- Ust'-Kamo Location in Russia Ust'-Kamo Ust'-Kamo (Russia)
- Coordinates: 60°43′1″N 97°31′1″E﻿ / ﻿60.71694°N 97.51694°E
- Country: Russia
- Federal subject: Krasnoyarsk
- District: Baykitsky
- Elevation: 307 m (1,007 ft)

Population (2016)
- • Total: 0
- Time zone: UTC+7 (KRAT)
- Postal code: 648378
- Area code: 39170

= Ust'-Kamo =

Ust'-Kamo (Russian: Усть-Камо) is a remote, abandoned village in Krasnoyarsk Krai, Russia situated next to the Podkamennaya Tunguska river with a continental climate.
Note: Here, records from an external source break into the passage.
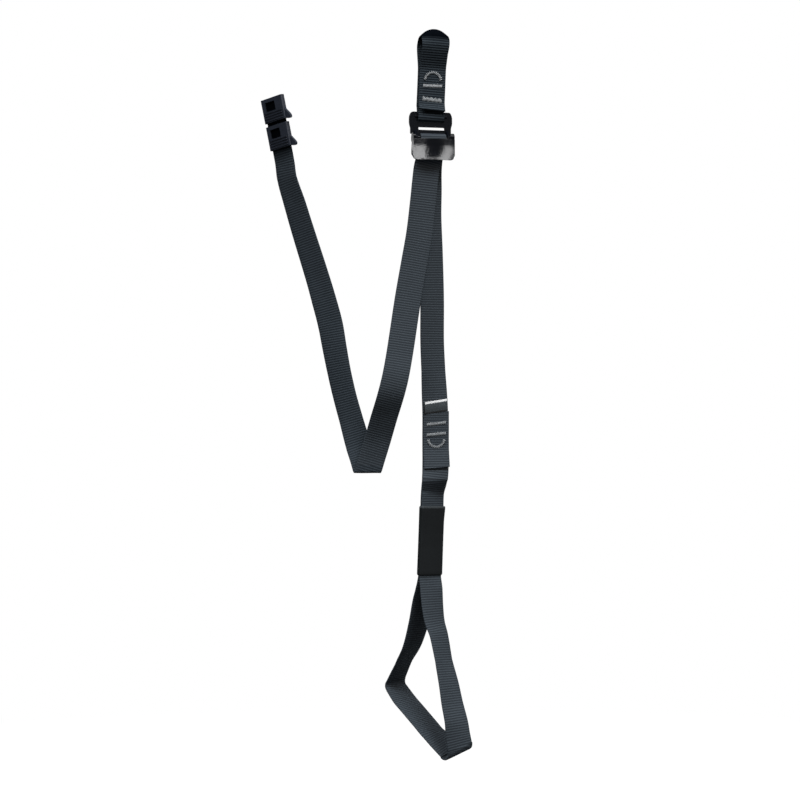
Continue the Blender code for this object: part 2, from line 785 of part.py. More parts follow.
def bar_wrap_knots():
    """Knots of the strap over the release bar, from the tail's side to the standing side."""
    wrap = wrap_radius(RELEASE_BAR_RADIUS)
    middle = eye_lean(-BAR_DROP)
    y = -PIVOT_FORWARD
    z = -BAR_DROP - PIVOT_DROP
    level = Vector((1, 0, 0))
    knots = [(Vector((middle, y - wrap, z - wrap)), level, 0)]
    for j in range(WRAP_STEPS + 1):
        angle = math.pi * (1 - j / WRAP_STEPS)
        place = Vector((middle, y + wrap * math.cos(angle), z + wrap * math.sin(angle)))
        knots.append((place, level, 0))
    knots.append((Vector((middle, y + wrap, z - wrap)), level, 0))
    return knots


def layered_over(stations, high_drop, low_drop):
    """Knots of a second layer in front of a run, from its low end up, with its bulge."""
    knots = []
    for before, here, after in zip(stations, stations[1:], stations[2:]):
        place, line, slant = here
        if not high_drop < -place.z < low_drop:
            continue
        run = (after[0] - before[0]).normalized()
        face = run.cross(line - run * line.dot(run)).normalized()
        away = min(1.0, abs(place.z + BULGE_DROP) / BULGE_REACH)
        lift = BULGE_LIFT * (1 + math.cos(math.pi * away)) / 2
        knots.append((place + face * (WEB_THICK + SEAT_GAP + lift), line, slant))
    return knots[::-1]


def sole_knots():
    """Knots of the tread: a straight flat run between the loop's two corners."""
    back = route_knots(BACK_ARM_ROUTE[-1:])
    front = route_knots(FRONT_ARM_ROUTE[:1])
    return back + route_knots(SOLE_ROUTE) + front


def strap_stations():
    """The strap from the tail's fold over the release bar, round the foot loop to its end."""
    knots = route_knots(TAIL_FRONT_ROUTE)[::-1] + bar_wrap_knots()
    knots += route_knots(STANDING_ROUTE + BACK_ARM_ROUTE[1:])
    stand = spline_stations(knots, ROUTE_STEP)
    over = max(range(len(stand)), key=lambda i: stand[i][0].z)
    doubled = layered_over(stand[over:], SPLICE_TOP_DROP + STRAP_END_COVER, DOUBLED_DROP)
    sole = spline_stations(sole_knots(), ROUTE_STEP)
    front = spline_stations(route_knots(FRONT_ARM_ROUTE) + doubled, ROUTE_STEP)
    return fold_join(fold_join(stand, sole, BACK_FOLD_TRIM), front, FRONT_FOLD_TRIM)


def mark_at(stations, drop, after):
    """Distance along the run at which it first passes a height beyond another distance."""
    marks = lengths_along(stations)
    for i in range(len(stations) - 1):
        a = stations[i][0].z
        b = stations[i + 1][0].z
        if marks[i] >= after and a != b and min(a, b) <= -drop <= max(a, b):
            return marks[i] + (marks[i + 1] - marks[i]) * (-drop - a) / (b - a)
    return marks[-1]


def mark_of_lowest(stations):
    """Distance along the run of its lowest station."""
    marks = lengths_along(stations)
    return marks[min(range(len(stations)), key=lambda i: stations[i][0].z)]


def make_strap(parent, origin):
    """The strap's stretches that hang rigid below the buckle, end to end."""
    path = strap_stations()
    tail = mark_at(path, BUCKLE_CUT_DROP + BAR_DROP, 0.0)
    stand = mark_at(path, BUCKLE_CUT_DROP + BAR_DROP, tail + WEB_WIDTH)
    splice = mark_at(path, SPLICE_TOP_DROP + SPLICE_LENGTH * SPLICE_CUT_SHARE, stand)
    back = mark_at(path, BACK_ARM_JOIN_DROP, splice)
    front = mark_at(path, FRONT_ARM_JOIN_DROP, mark_of_lowest(path))
    end = lengths_along(path)[-1]
    names = ("tail_front_limb", "strap_over_release_bar", "standing_strap", "foot_back_arm",
             "foot_sole", "foot_front_arm")
    half = SEAT_GAP / 2
    cuts = (half, tail, stand, splice, back, front, end)
    for name, first, last in zip(names, cuts, cuts[1:]):
        piece = stretch_between(path, first + half, last - half)
        webbing_piece(name, piece, parent, origin)


# Splice

def splice_middle():
    """Middle line of the layers at the splice, and their turn, in the object's frame."""
    knots = route_knots(STANDING_ROUTE)
    near = min(knots, key=lambda k: abs(k[0].z + SPLICE_TOP_DROP + SPLICE_LENGTH / 2))
    turn = math.atan2(near[1].y, near[1].x)
    return near[0], turn


def make_splice(parent, origin):
    """The cover of webbing over the strap's end, its label and its stitching."""
    place, turn = splice_middle()
    layer = WEB_THICK + SEAT_GAP
    out = Matrix.Rotation(turn, 3, "Z") @ Vector((0, -1, 0))
    cover_middle = place + out * layer * 2
    line = Matrix.Rotation(turn, 3, "Z") @ Vector((1, 0, 0))
    knots = []
    for share in (0.0, 0.5, 1.0):
        z = -(SPLICE_TOP_DROP + SPLICE_LENGTH * share)
        knots.append((Vector((cover_middle.x, cover_middle.y, z)), line, 0))
    cover = with_runs(spline_stations(knots, ROUTE_STEP))
    webbing_piece("splice_cover", cover, parent, origin)

    lift = WEB_THICK / 2 + SEAT_GAP
    for name, drop in zip(("foot_bar_tack_upper", "foot_bar_tack_lower"), FOOT_TACK_DROPS):
        make_tack(name, cover_middle, drop, turn, lift, 0.0, parent)
    make_moon("foot_half_moon_stitch", cover_middle, FOOT_MOON_DROP, turn, lift, 0.0, False, parent)

    bm = bmesh.new()
    half = LABEL_WIDTH / 2
    label_middle = place + out * lift
    height = LABEL_HEIGHT
    outline = [(-half, -height / 2), (half, -height / 2), (half, height / 2), (-half, height / 2)]
    drop = SPLICE_TOP_DROP - height / 2 - SEAT_GAP
    thin_slab(bm, outline, label_middle, drop, turn, 0.0, 0.0, LABEL_THICK)
    add_object("label_tab", bm, "woven_label", parent, origin)


# Elastic sleeve

def tube_between(name, top, bottom, line, outer, inner, finish_name, parent, origin):
    """A flat tube along a straight run, with the same outline inside and out."""
    run = (bottom - top).normalized()
    line = (line - run * line.dot(run)).normalized()
    back = line.cross(run)
    bm = bmesh.new()
    rings = []
    for outline, place in ((outer, top), (outer, bottom), (inner, bottom), (inner, top)):
        rings.append([bm.verts.new(place + line * x + back * y) for x, y in outline])
    for r in range(4):
        a, b = rings[r], rings[(r + 1) % 4]
        for j in range(len(a)):
            k = (j + 1) % len(a)
            bm.faces.new((a[j], a[k], b[k], b[j]))
    return add_object(name, bm, finish_name, parent, origin)


def sleeve_run():
    """Top, bottom and cross line of the straight run that the elastic sleeve sits on."""
    knots = route_knots(STANDING_ROUTE)
    layer = (WEB_THICK + SEAT_GAP) / 2
    low, high = knots[-1], knots[-5]
    line = low[1]
    out = line.cross((low[0] - high[0]).normalized()).normalized()

    def at(drop):
        share = (high[0].z + drop) / (high[0].z - low[0].z)
        return high[0].lerp(low[0], share) - out * layer

    return at(SLEEVE_TOP_DROP), at(SLEEVE_TOP_DROP + SLEEVE_LENGTH), line


def make_sleeve(parent, origin):
    """The elastic sleeve round both arms of the foot loop."""
    top, bottom, line = sleeve_run()
    inner_w = WEB_WIDTH / 2 + RUN_GAP
    inner_d = WEB_THICK + SEAT_GAP / 2 + RUN_GAP
    inner = box_outline(inner_w, inner_d)
    outer = box_outline(inner_w + SLEEVE_WALL, inner_d + SLEEVE_WALL)
    return tube_between("elastic_sleeve", top, bottom, line, outer, inner,
                        "black_elastic", parent, origin)


def box_outline(half_width, half_depth):
    """Outline of a flat tube with rounded corners."""
    soft = half_depth * TUBE_CORNER_SHARE
    outline = []
    for sx, sy, start in ((1, 1, 0), (-1, 1, 90), (-1, -1, 180), (1, -1, 270)):
        for j in range(TUBE_CORNER_STEPS + 1):
            angle = (start + 90 * j / TUBE_CORNER_STEPS) * DEG
            x = sx * (half_width - soft) + soft * math.cos(angle)
            y = sy * (half_depth - soft) + soft * math.sin(angle)
            outline.append((x, y))
    return outline


# Tail and keepers

def tail_back_stations():
    """The tail's rising limb, from the fold to its free end."""
    return spline_stations(route_knots(TAIL_BACK_ROUTE), ROUTE_STEP)


def keeper_frame(top_distance):
    """Top point, run and cross line of a keeper, measured down from the tail's end."""
    knots = route_knots(TAIL_BACK_ROUTE)
    end, low = knots[-1], knots[-3]
    run = (low[0] - end[0]).normalized()
    line = (end[1] - run * end[1].dot(run)).normalized()
    return end[0] + run * top_distance, run, line


def local_box(corner_a, corner_b, place, line, back, up):
    """A box between two corners given along a keeper's own axes."""
    bm = bmesh.new()
    corners = []
    for x in (corner_a[0], corner_b[0]):
        for y in (corner_a[1], corner_b[1]):
            for z in (corner_a[2], corner_b[2]):
                corners.append(bm.verts.new(place + line * x + back * y + up * z))
    quads = ((0, 1, 3, 2), (4, 6, 7, 5), (0, 4, 5, 1), (2, 3, 7, 6), (0, 2, 6, 4), (1, 5, 7, 3))
    for quad in quads:
        bm.faces.new([corners[q] for q in quad])
    return bm


def flared_lug(start, half_depth, place, line, back, up):
    """The rounded lug that flares out of a keeper's lower corner."""
    bm = bmesh.new()
    layers = []
    for y in (-half_depth, half_depth):
        layer = []
        for reach, down in KEEPER_LUG_SHARES:
            x = start + reach * (KEEPER_LUG + KEEPER_WALL / 2)
            layer.append(bm.verts.new(place + line * x + back * y - up * KEEPER_HEIGHT * down))
        layers.append(layer)
    return close_slab(bm, *layers)


def make_keeper(name, top_distance, parent):
    """A moulded strap keeper: a flat loop with a window, grip ribs and a corner lug."""
    top, run, line = keeper_frame(top_distance)
    bottom = top + run * KEEPER_HEIGHT
    up = -run
    back = line.cross(run)
    out = back if back.y < 0 else -back
    inner_w = WEB_WIDTH / 2 + RUN_GAP
    inner_d = WEB_THICK / 2 + RUN_GAP
    outer_w = inner_w + KEEPER_WALL
    outer_d = inner_d + KEEPER_WALL
    pivot = add_pivot(f"{name}_run", top, parent)
    keeper = tube_between(name, top, bottom, line, box_outline(outer_w, outer_d),
                          box_outline(inner_w, inner_d), "black_plastic", pivot, top)

    window_top = -KEEPER_WINDOW_DROP
    aside = KEEPER_WINDOW_ASIDE
    window = local_box((-KEEPER_WINDOW_WIDTH / 2 - aside, inner_d / 2, window_top - KEEPER_WINDOW_HEIGHT),
                       (KEEPER_WINDOW_WIDTH / 2 - aside, outer_d * 2, window_top), top, line, out, up)
    combine(keeper, add_object(f"{name}_window_cutter", window, "black_plastic"), "DIFFERENCE")
    first = window_top - KEEPER_WINDOW_HEIGHT - KEEPER_RIB
    for j in range(KEEPER_RIB_COUNT):
        z = first - KEEPER_RIB_PITCH * j
        rib = local_box((-inner_w + KEEPER_WALL, inner_d + KEEPER_WALL / 2, z - KEEPER_RIB),
                        (inner_w - KEEPER_WALL, outer_d + KEEPER_RIB, z), top, line, out, up)
        combine(keeper, add_object(f"{name}_rib_form_{j}", rib, "black_plastic"), "UNION")
    lug = flared_lug(outer_w - KEEPER_WALL / 2, outer_d / 2, top, line, out, up)
    combine(keeper, add_object(f"{name}_lug_form", lug, "black_plastic"), "UNION")
    return keeper


def build():
    """The whole foot loop, from the eye down."""
    clear_scene()
    eye = add_pivot("eye_hold", Vector())
    make_eye(eye)
    layer = WEB_THICK + SEAT_GAP
    lift = layer + WEB_THICK / 2 + SEAT_GAP
    for name, drop in zip(("eye_bar_tack_upper", "eye_bar_tack_lower"), EYE_TACK_DROPS):
        middle = Vector((eye_lean(-drop), 0, 0))
        make_tack(name, middle, drop, 0.0, lift, EYE_LEAN, eye)
    middle = Vector((eye_lean(-EYE_MOON_DROP), 0, 0))
    make_moon("eye_half_moon_stitch", middle, EYE_MOON_DROP, 0.0, lift, EYE_LEAN, True, eye)

    hinge = buckle_point(0.0, 0.0, 0.0)
    buckle = add_pivot("buckle_swing", hinge, eye)
    make_frame(buckle, hinge)
    pivot_point = buckle_point(0.0, -PIVOT_FORWARD, -PIVOT_DROP)
    release = add_pivot("release_tilt", pivot_point, buckle)
    make_release_plate(release, pivot_point)
    make_strap(buckle, hinge)
    make_splice(buckle, hinge)
    sleeve_top = sleeve_run()[0]
    sleeve = add_pivot("sleeve_run", sleeve_top, buckle)
    make_sleeve(sleeve, sleeve_top)

    across, _, up = TAIL_BACK_ROUTE[0][:3]
    crease = turned_to_front(across, 0.0, up) * ROUTE_UNIT
    fold = add_pivot("tail_fold", crease, buckle)
    stations = tail_back_stations()
    length = lengths_along(stations)[-1]
    webbing_piece("tail_back_limb", stretch_between(stations, SEAT_GAP, length), fold, crease)
    make_keeper("upper_keeper", KEEPER_END_MARGIN, fold)
    make_keeper("lower_keeper", KEEPER_END_MARGIN + KEEPER_HEIGHT + KEEPER_SPACE, fold)


build()
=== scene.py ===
# %% [markdown]
# # A webbing foot loop for climbing a rope
# The real object is one long black strap. It hangs from a short sewn eye and a steel buckle,
# runs down through an elastic sleeve and opens into a triangle that a boot stands in. The spare
# strap folds back up at the left and carries two small plastic keepers.
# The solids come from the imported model, which this script loads first and never moves.

# %% Load the fixed frame
import math

import bmesh
import bpy
from mathutils import Matrix, Vector
from mathutils.geometry import interpolate_bezier


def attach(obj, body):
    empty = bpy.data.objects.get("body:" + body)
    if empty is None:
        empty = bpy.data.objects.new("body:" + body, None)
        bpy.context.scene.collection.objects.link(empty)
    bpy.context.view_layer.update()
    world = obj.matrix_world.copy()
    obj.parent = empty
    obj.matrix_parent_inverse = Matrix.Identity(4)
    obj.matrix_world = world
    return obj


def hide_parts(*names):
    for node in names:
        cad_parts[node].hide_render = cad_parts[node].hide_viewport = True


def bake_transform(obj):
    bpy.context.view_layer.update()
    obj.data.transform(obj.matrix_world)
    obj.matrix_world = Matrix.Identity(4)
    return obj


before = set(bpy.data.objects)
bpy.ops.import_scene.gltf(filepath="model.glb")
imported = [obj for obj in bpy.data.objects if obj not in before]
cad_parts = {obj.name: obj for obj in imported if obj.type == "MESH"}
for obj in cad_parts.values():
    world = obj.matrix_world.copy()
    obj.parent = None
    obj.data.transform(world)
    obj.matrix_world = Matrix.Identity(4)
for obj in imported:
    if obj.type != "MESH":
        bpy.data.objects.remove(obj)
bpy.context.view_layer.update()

# %% [markdown]
# ## Units and the front view
# Every length is in metres. The strap's route was read from the photograph, so its points are
# written as the camera sees them: across, back and up, in millimetres. The camera stands a
# little to the left of the buckle's own front, so those points are turned by that angle.

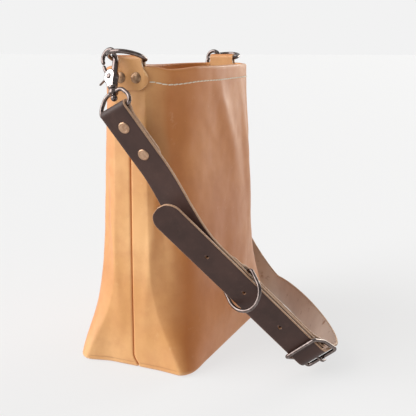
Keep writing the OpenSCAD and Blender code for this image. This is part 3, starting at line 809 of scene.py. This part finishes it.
def seam_stitches():
    """Rows through the turned-in allowances: up both ends and along the base."""
    side_rows, base_rows = Parts(), Parts()
    face_y = LEATHER + 0.1
    for side in (1, -1):
        out = np.array([0, side, 0])
        for end in (1, -1):
            line = [[end * (half_length(z) - END_FLAT - LIP - 4.5), side * face_y, z]
                    for z in np.linspace(24, 266, 60)]
            stitch(np.array(line), np.tile(out, (60, 1)), 4.6, 3.3, 0.45, side_rows)
        run = HALF_LENGTH * 0.62
        line = [[x, side * face_y, LIP + 4.0] for x in np.linspace(-run, run, 60)]
        stitch(np.array(line), np.tile(out, (60, 1)), 4.6, 3.3, 0.45, base_rows)
    for parts, name, node in ((side_rows, "side_seam_stitches", "side_seam_thread"),
                              (base_rows, "base_seam_stitches", "base_seam_thread")):
        belongs(parts.build(name, [THREAD]), "root", node)


# ---- Tabs ----

TAB_WIDTH = 42
TAB_TOP = 30
TAB_DROP = 23
RING_BAR_X = joint_pos("right_ring_hinge")[0]
RING_BAR_Z = joint_pos("right_ring_hinge")[2]
TAB_FOLD_R = LEATHER + GAP + LEATHER / 2  # middle of the tab's leather round the ring's bar
TAB_CORNER = 11


def tab_half_width(z):
    """Half the tab's width at a height: rounded lower corners, then a waist up to the fold."""
    low = HEIGHT - TAB_DROP
    waist = TAB_TOP / 2 + (TAB_WIDTH - TAB_TOP) / 2 * (1 - ease(z, HEIGHT - 11, HEIGHT + 3))
    up = np.clip((np.asarray(z, float) - low) / TAB_CORNER, 0, 1)
    return waist - TAB_CORNER * (1 - np.sqrt(1 - (1 - up) ** 2))


def wall_x(y, stand_off):
    """Distance from the centre to the end wall at the mouth, stood off outward, for a given y."""
    power = sharpness(HEIGHT)
    long = half_length(HEIGHT) + stand_off
    deep = half_depth(HEIGHT) + stand_off
    x = long * (1 - (np.abs(y) / deep) ** power) ** (1 / power)
    return np.minimum(x, long - END_FLAT)


def tab(side, name, node):
    low = HEIGHT - TAB_DROP
    rise_to = np.r_[low + TAB_CORNER * (1 - np.cos(np.linspace(0.02, math.pi / 2, 12))),
                    np.linspace(low + TAB_CORNER, RING_BAR_Z, 14)[1:]]
    across = np.linspace(-1, 1, 37)
    rows = []

    def leg(z, stand_off, fold_x):
        y = across * float(tab_half_width(z))
        follow = 1 - ease(z, HEIGHT - 4, RING_BAR_Z)
        x = wall_x(y, stand_off) * follow + fold_x * (1 - follow)
        return np.column_stack([side * x, y, np.full(len(y), z)])

    for z in rise_to:
        rows.append(leg(z, LEATHER / 2 + GAP, RING_BAR_X + TAB_FOLD_R))
    for a in np.linspace(0, math.pi, 17)[1:-1]:
        x = RING_BAR_X + TAB_FOLD_R * math.cos(a)
        rows.append(np.column_stack([
            np.full(len(across), side * x), across * TAB_TOP / 2,
            np.full(len(across), RING_BAR_Z + TAB_FOLD_R * math.sin(a))]))
    for z in rise_to[::-1]:
        rows.append(leg(z, -2 * LEATHER - GAP - LEATHER / 2, RING_BAR_X - TAB_FOLD_R))
    faces = grid_faces(len(rows), len(across))
    if side < 0:
        faces = [f[::-1] for f in faces]
    obj = make_object(name, np.vstack(rows), faces, [TAN, TAN_BACK, TAN_EDGE])
    thicken(obj, 0.0)
    modify(obj, "BEVEL", width=0.45 * MM, segments=3, limit_method="ANGLE", angle_limit=math.radians(50))
    belongs(obj, "root", node)


# ---- Rivets ----

DOMED_HEAD = [(0, 2.0), (1.4, 1.93), (2.8, 1.68), (4.0, 1.25), (4.9, 0.72), (5.4, 0.30), (5.55, 0.0),
              (5.5, -0.05)]
RINGED_HEAD = [(0, 1.16), (2.3, 1.14), (2.9, 1.10), (3.2, 0.86), (3.5, 0.86), (3.8, 1.14), (4.6, 1.06),
               (5.3, 0.76), (5.75, 0.35), (5.9, 0.02), (5.9, -0.05)]
CAP_HEAD = [(0, 1.55), (1.5, 1.50), (2.9, 1.25), (4.0, 0.85), (4.7, 0.40), (4.95, 0.0), (4.95, -0.05)]


def along_x(m):
    """The frame m turned so that its Z points along the old X."""
    out = m.copy()
    out[:3, 0], out[:3, 1], out[:3, 2] = -m[:3, 2], m[:3, 1], m[:3, 0]
    return out


def rivet_set(places, head, name, node, body, material, grip, shank):
    """Rivet heads and shanks, or caps, at a list of frames whose Z points out of the leather."""
    parts = Parts()
    for place in places:
        profile = list(head)
        if shank:
            profile += [(shank, -0.05), (shank, -grip), (0, -grip)]
        else:
            profile += [(0, -0.05)]
        parts.put(place, lathe(profile[::-1]))
    obj = parts.build(name, [material])
    modify(obj, "SUBSURF", levels=1, render_levels=1)
    belongs(obj, body, node)


def flipped(m):
    """The frame m facing the other way along Z."""
    out = m.copy()
    out[:3, 1], out[:3, 2] = -m[:3, 1], -m[:3, 2]
    return out


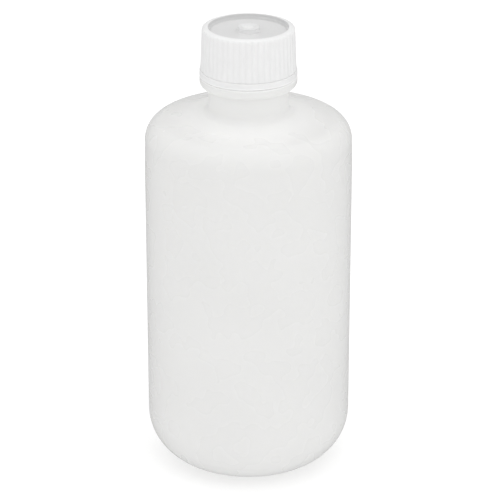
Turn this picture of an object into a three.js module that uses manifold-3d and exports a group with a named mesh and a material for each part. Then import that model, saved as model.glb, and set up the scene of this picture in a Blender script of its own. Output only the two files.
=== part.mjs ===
// A one-litre narrow-mouth reagent bottle with its screw cap and the sealing disc under the cap.
// Millimetres, +Z up. The origin is the middle of the base, on the surface that the bottle stands on.
import * as THREE from 'three';
import { mergeVertices } from 'three/addons/utils/BufferGeometryUtils.js';
import Module from 'manifold-3d';

const wasm = await Module();
wasm.setup();

const TURN = 2 * Math.PI;
const DEGREE = Math.PI / 180;

// ---- bottle body ----
const BODY_RADIUS = 45.7;
const WALL = 1.4;
const BASE_CORNER_RADIUS = 22.6;
const FOOT_INNER_RADIUS = 18.5;        // the flat ring that the bottle stands on ends here
const PUSH_UP = 3;                     // how far the middle of the base is raised
const STRAIGHT_TOP = 140;              // above this the wall draws in slightly
const SHOULDER_START = 153.1;          // top of the wall, where the shoulder's corner begins
const SHOULDER_RADIUS = 45.45;         // the body's radius there
const SHOULDER_CORNER_RADIUS = 9.4;
const SHOULDER_SLOPE = 10 * DEGREE;    // slope of the shoulder from its corner up to the neck
const NECK_FILLET_RADIUS = 3.5;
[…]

The village was abolished from the administrative jurisdiction of the former Evenk Autonomous Okrug in 2002, from 2002 to 2010, the village was abandoned due to the extreme weather, then repopulated between 2010 and 2016, then abandoned again in 2016 and it became abolished as a census location due to its lack of population, it mainly consisted of Evenk and Russian demographics identifying of Animist and Orthodox beliefs. The village was municipally part of a rural settlement named Kuyumba, after merging as a village, until 2011.

The abandoned village still has a functioning meteorological station where observations started on January 6, 1933, 178 meters above sea level.